日本は災害大国と言われるように、発生間隔に違いはあれ、災害は繰り返し起こりうる。特に水害は毎年のようにどこかで発生しているが、水害が発生するたびに、「こんなことになるとは思わなかった」といった言葉が聞かれるなど、その発生状況とは矛盾した状況が確認される。実際、水害時における住民の対応行動については、過去の多くの災害で教訓や課題が指摘されてきたにも関わらず、長年十分な改善が見られず、災害が起こるたびに同じような課題が指摘され続けている。

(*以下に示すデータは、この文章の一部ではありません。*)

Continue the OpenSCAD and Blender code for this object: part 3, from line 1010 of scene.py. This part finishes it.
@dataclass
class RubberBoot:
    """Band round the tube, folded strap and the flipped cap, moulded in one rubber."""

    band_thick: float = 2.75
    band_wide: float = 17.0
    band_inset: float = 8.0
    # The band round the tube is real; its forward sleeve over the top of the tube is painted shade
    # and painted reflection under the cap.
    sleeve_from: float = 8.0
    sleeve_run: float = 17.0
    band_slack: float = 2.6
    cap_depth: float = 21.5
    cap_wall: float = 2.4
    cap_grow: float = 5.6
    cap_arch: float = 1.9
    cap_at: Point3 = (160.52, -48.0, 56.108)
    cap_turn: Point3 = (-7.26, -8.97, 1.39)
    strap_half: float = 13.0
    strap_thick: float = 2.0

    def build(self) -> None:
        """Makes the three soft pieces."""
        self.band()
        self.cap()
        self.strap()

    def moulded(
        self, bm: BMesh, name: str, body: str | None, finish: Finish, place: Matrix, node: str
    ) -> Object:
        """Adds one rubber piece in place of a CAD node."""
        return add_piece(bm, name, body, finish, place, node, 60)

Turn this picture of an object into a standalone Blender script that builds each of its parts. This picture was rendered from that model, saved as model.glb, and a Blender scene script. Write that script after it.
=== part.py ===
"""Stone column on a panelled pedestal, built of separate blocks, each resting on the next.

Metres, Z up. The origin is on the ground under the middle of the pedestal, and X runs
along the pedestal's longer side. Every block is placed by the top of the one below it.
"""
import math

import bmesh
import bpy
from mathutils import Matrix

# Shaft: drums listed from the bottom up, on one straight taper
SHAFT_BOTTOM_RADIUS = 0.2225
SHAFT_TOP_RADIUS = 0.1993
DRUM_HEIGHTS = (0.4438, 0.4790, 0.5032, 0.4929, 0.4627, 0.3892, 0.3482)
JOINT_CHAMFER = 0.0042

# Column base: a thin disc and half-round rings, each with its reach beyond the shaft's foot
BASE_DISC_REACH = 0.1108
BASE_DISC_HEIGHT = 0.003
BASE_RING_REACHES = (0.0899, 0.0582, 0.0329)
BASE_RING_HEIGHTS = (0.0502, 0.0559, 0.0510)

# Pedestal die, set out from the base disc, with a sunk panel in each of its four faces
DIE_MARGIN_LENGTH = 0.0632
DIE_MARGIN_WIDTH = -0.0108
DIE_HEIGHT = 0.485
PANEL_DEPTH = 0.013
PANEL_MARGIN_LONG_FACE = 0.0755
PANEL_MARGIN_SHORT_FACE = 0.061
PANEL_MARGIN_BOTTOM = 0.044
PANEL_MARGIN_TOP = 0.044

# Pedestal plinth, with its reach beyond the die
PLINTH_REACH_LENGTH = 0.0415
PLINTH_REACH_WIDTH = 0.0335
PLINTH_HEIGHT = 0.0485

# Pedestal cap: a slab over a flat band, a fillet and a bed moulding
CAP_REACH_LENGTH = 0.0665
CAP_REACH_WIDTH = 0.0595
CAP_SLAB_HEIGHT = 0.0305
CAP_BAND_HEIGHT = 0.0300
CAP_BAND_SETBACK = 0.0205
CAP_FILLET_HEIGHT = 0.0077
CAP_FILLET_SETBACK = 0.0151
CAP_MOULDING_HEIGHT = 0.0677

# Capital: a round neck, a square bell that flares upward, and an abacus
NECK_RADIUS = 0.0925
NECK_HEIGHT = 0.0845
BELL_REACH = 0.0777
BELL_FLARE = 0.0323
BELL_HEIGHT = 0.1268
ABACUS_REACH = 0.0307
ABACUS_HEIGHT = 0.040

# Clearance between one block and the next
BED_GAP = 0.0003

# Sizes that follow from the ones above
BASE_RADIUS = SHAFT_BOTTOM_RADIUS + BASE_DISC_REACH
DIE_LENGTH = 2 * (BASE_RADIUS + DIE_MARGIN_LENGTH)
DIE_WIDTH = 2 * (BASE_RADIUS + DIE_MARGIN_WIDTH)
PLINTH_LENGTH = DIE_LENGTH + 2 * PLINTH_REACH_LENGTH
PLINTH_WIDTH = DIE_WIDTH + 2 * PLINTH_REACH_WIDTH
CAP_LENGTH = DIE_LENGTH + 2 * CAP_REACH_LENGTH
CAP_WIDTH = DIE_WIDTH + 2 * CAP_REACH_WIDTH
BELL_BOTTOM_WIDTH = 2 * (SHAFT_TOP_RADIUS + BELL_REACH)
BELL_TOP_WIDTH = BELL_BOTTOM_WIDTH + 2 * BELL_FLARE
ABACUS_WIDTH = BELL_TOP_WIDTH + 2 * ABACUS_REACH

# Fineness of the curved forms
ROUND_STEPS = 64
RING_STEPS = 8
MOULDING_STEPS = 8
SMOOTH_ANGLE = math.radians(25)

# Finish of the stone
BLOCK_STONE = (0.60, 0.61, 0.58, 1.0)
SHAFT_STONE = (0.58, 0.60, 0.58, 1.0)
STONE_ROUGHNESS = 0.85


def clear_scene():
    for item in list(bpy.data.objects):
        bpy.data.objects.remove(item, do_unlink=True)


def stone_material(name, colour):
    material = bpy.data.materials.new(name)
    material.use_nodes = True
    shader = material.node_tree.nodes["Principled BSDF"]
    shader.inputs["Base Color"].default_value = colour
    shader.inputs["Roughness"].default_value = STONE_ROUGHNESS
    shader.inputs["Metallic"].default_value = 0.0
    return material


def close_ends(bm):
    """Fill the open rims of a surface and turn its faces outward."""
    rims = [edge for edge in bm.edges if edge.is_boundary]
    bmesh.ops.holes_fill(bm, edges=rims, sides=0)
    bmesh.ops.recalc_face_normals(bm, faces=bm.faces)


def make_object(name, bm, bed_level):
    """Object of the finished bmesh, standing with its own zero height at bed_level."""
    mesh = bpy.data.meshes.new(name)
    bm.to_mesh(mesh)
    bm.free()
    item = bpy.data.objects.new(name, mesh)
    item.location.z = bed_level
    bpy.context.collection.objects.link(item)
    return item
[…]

このような状況を打開するために、著者らは災害の「素振り(災害発生前に災害発生を想定して対応行動を確認したり実施したりする)」と「振返り(事象が落ち着いた段階で自身が採った対応行動を評価し再検討する)」に焦点を当て、これらをWEB上で疑似的に体験する訓練ツールの開発を進めている。本研究では、訓練ツールの事前の効果検証として、訓練ツールを用いて作成した動画を利用し、3地区において水害を対象にした実験を行った。その結果、素振り時と振返り時で、明確な対応行動の変化が見られるとともに、参加者を対象としたアンケート結果から「現実感」・「行動時期の確認や改善」・「リアルタイム感覚」などの効果が確認された。
今後、本結果を踏まえ、訓練設定の作成手法の開発を進め、WEBを通じた災害発生前の疑似的な災害対応訓練のためのプラットフォームとしての展開を図っていく。